The imbalance of the sole damages the cervical (neck) vertebrae in the following 5 ways. Damaging the cervical vertebrae causes malfunctions in the autonomic nerve system triggering depression, panic attacks, and other illnesses because the system lies in the connecting sections of the cervical vertebrae and skull.

  • 1. The connecting section of the skull and the first cervical vertebrae is located at the top of spine, and thus it is the place that compensates for sole deformations.
  • 2. Because the joints in the skull and cervical vertebrae can rotate 360 degrees, they adjust to the imbalances in the sole.
  • 3. We tend to control our balance at a higher position such as in the eyes and brain, so the cervical vertebrae is easily strained.
  • 4. Due to the change in lifestyle over the past 70 years, with decreased manual labor, the muscles in our neck and shoulders have become weaker and are not strong enough to support our heads.
  • 5. Also due to lifestyle changes, we work longer hours and sleep less. Holding our posture vertically for longer periods of time causes strain to the cervical vertebrae.

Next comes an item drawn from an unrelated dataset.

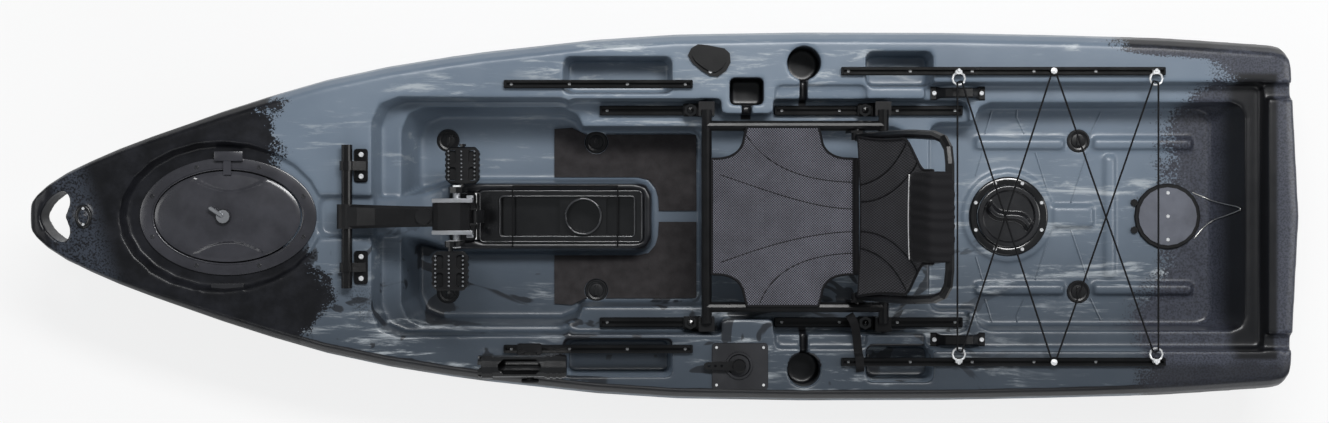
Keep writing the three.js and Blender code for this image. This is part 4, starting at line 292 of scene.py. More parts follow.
class HullLook(Look):
    """Blue-grey plastic with black ends, ragged and speckled where they meet, pale brush marks, and painted
    shade to port, on the stern's slope and in the cup holders and pockets.
    """

    def __init__(self):
        super().__init__("hull_plastic", 0.42)
        x, y, z = self.axes(self.place)
        _, facing, upward = self.axes(self.node("ShaderNodeNewGeometry").outputs["Normal"])
        out = self.math("ABSOLUTE", y)
        self.at = {"x": x, "y": y, "z": z, "out": out, "facing": facing, "upward": upward}
        self.ragged = self.noise(7.0, 6.0, 0.62, distortion=0.6)
        self.speckle = self.noise(210.0, 2.0, 0.6)
        self.jag = self.scaled(self.ragged, 0.26, -0.13)

    def edge(self, value, name):
        return self.step(value, *HULL_EDGES[name])

    def inside(self, region):
        """1 within a region and 0 outside, with its soft edges."""
        return self.times(*[self.step(self.at[axis], low, high) for axis, low, high in HULL_REGIONS[region]])

    def bow(self):
        """The bow's black, which reaches furthest aft just to port of the hatch."""
        bulge = self.hump(self.at["y"], **BOW_BULGE)
        flecks = self.scaled(self.speckle, 0.10, -0.05)
        return self.edge(self.minus(self.at["x"], bulge, self.plus(self.jag, flecks)), "bow")

    def stern(self):
        """The stern's charcoal: early to port and on the starboard gunwale, and last just inboard of that."""
        y = self.at["y"]
        early = self.plus(self.edge(y, "early_starboard"), self.edge(y, "early_port"))
        reach = self.plus(self.hump(y, **STERN_TONGUE), early)
        flecks = self.scaled(self.speckle, 0.20, -0.10)
        return self.edge(self.minus(self.at["x"], reach, self.plus(self.jag, flecks)), "stern")

    def stern_black_and_shade(self):
        """The blackest places of the stern: its rims, which are black plastic, and its slope, where the black
        is painted shade down the well's aft wall.
        """
        wavy = self.plus(self.at["y"], self.times(self.jag, 0.3))
        return self.most(self.inside("slope"), self.edge(wavy, "rim_starboard"), self.edge(wavy, "rim_port"))

    def hollows(self):
        """Painted shade inside the cup holders, the square pocket and the slots that lead into them."""
        at, soft = self.at, CUP["soft"]
        squares = [self.squared(self.minus(at[axis], CUP[axis])) for axis in ("x", "out")]
        mask = self.step(self.math("SQRT", self.plus(*squares)), CUP["radius"] + soft, CUP["radius"] - soft)
        for side, (x0, x1, y0, y1) in [("out", CUP_SLOT)] + [("y", box) for box in POCKETS]:
            mask = self.most(mask, self.times(self.between(at["x"], x0, x1), self.between(at[side], y0, y1)))
        return self.times(mask, self.inside("hollow"))

    def grey(self):
        """The blue-grey, darker to port on its upward faces by painted shade but not on the hull's side, with
        pale brush marks.
        """
        blurred = self.scaled(self.noise(3.0, 5.0, 0.6), 0.26, self.plus(self.at["y"], -0.13))
        # Painted shade darkens the upward faces towards port; the hull's side keeps the plain grey
        lighter = self.most(self.edge(blurred, "painted_port_shade"), self.inside("flank"))
        grey = self.mix(lighter, HULL_COLORS["painted_port_shade"], self.mottled(*HULL_COLORS["grey"], 2.2))
        streaks = self.noise(1.0, 7.0, 0.7, at=self.stretched((5, 34, 10), (0, 0, 0.35)), distortion=0.4)
        patches = self.noise(1.0, 4.0, 0.6, at=self.stretched((2.1, 4.3, 3.0)))
        brushed = self.times(self.step(streaks, 0.52, 0.66), self.step(patches, 0.47, 0.60), 0.8)
        return self.mix(brushed, grey, HULL_COLORS["brushed"])

    def marbled_and_shaded(self, grey):
        """Painted shade on the port-facing slope along the top of the gunwale, black in a few swirls on that
        side, and speckles.
        """
        # Painted shade: faces turned to port along the top of the gunwale are darkened
        sloped = self.scaled(self.ragged, 0.3, self.minus(-0.15, self.at["facing"]))
        port_slope_shade = self.times(self.step(sloped, 0.13, 0.22), self.inside("port_slope_shade"))
        swirl = self.noise(1.0, 3.0, at=self.stretched((3.6, 5.2, 4.0)), distortion=2.4)
        swirl = self.times(self.step(swirl, 0.585, 0.61), self.inside("swirl"), 0.85)
        freckle = self.times(self.step(self.speckle, 0.50, 0.60), self.step(self.noise(4.2), 0.52, 0.64),
                             self.inside("freckle"))
        for mask, name in ((port_slope_shade, "port_slope_shade"), (swirl, "swirl"), (freckle, "freckle")):
            grey = self.mix(mask, grey, HULL_COLORS[name])
        return grey

    def dark(self):
        """Black at the bow, with a grey patch behind the grab hole, and charcoal at the stern, with black
        rims and painted shade on the well's aft slope.
        """
        tilted = self.plus(self.at["x"], self.scaled(self.at["y"], 0.3, self.times(self.speckle, 0.05)))
        patch = self.times(self.inside("fore"), self.edge(tilted, "patch"))
        patch = self.times(patch, self.step(self.speckle, 0.38, 0.56))
        bow = self.mix(self.step(self.noise(14.0, 6.0, 0.65), 0.35, 0.75), *HULL_COLORS["bow"])
        bow = self.mix(patch, bow, HULL_COLORS["patch"])
        stern = self.mix(self.step(self.speckle, 0.36, 0.60), *HULL_COLORS["stern"])
        stern = self.mix(self.stern_black_and_shade(), stern, HULL_COLORS["stern_black_and_shade"])
        return self.mix(self.inside("aft"), bow, stern)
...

Thus, bunions, ungrounded toes or flatfeet and neck deformations cause an imbalance in the autonomic nerve system, leading to depression and panic attacks.

About Autonomic Nervous System

The Autonomic nervous system is made up of the Sympathetic nerve and Parasympathetic nerve. These nerves function automatically in every situation to safely and efficiently maintain our body. The Sympathetic nerve works predominantly during activities while the Parasympathetic nerve works while the body is at rest by adjusting the balance of the transmitter substance. When you are healthy, it is well-balanced. As autonomic nerves are concentrated at the connecting point of skull and cervical vertebrae, when compressed, it causes miscommunication, unbalanced hormones and other symptoms unique to each person.

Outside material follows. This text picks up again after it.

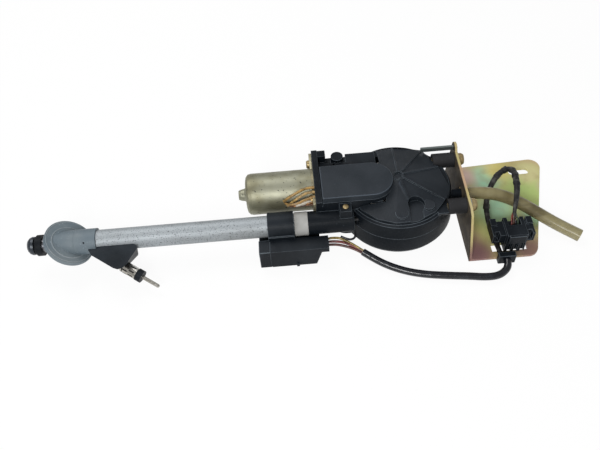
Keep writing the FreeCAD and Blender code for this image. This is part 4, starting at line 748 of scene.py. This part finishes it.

A car is a helpful analogy. Being in healthy condition is like being in “neutral” or “drive”, ready for the next action or danger. When there is a miscommunication, the gear cannot hold neutral or drive, but shifts into “high” (hyperfunction) or into “reverse” (malfunction). As most organs are double innervation, they become hyperfunctioning or malfunctioning which can develop into serious diseases. This is characteristic of autonomic imbalance.

Therefore, in cases of autonomic imbalance, both extremes can be recognized in the same organ: depression and manic state, high and low blood pressure, diarrhea and constipation, bulimia and anorexia… While the relationship between sole balance, neck injury and autonomic imbalance, as mentioned above, appears radical, observations show this connection although it has not yet been statistically shown or reported in medical literature.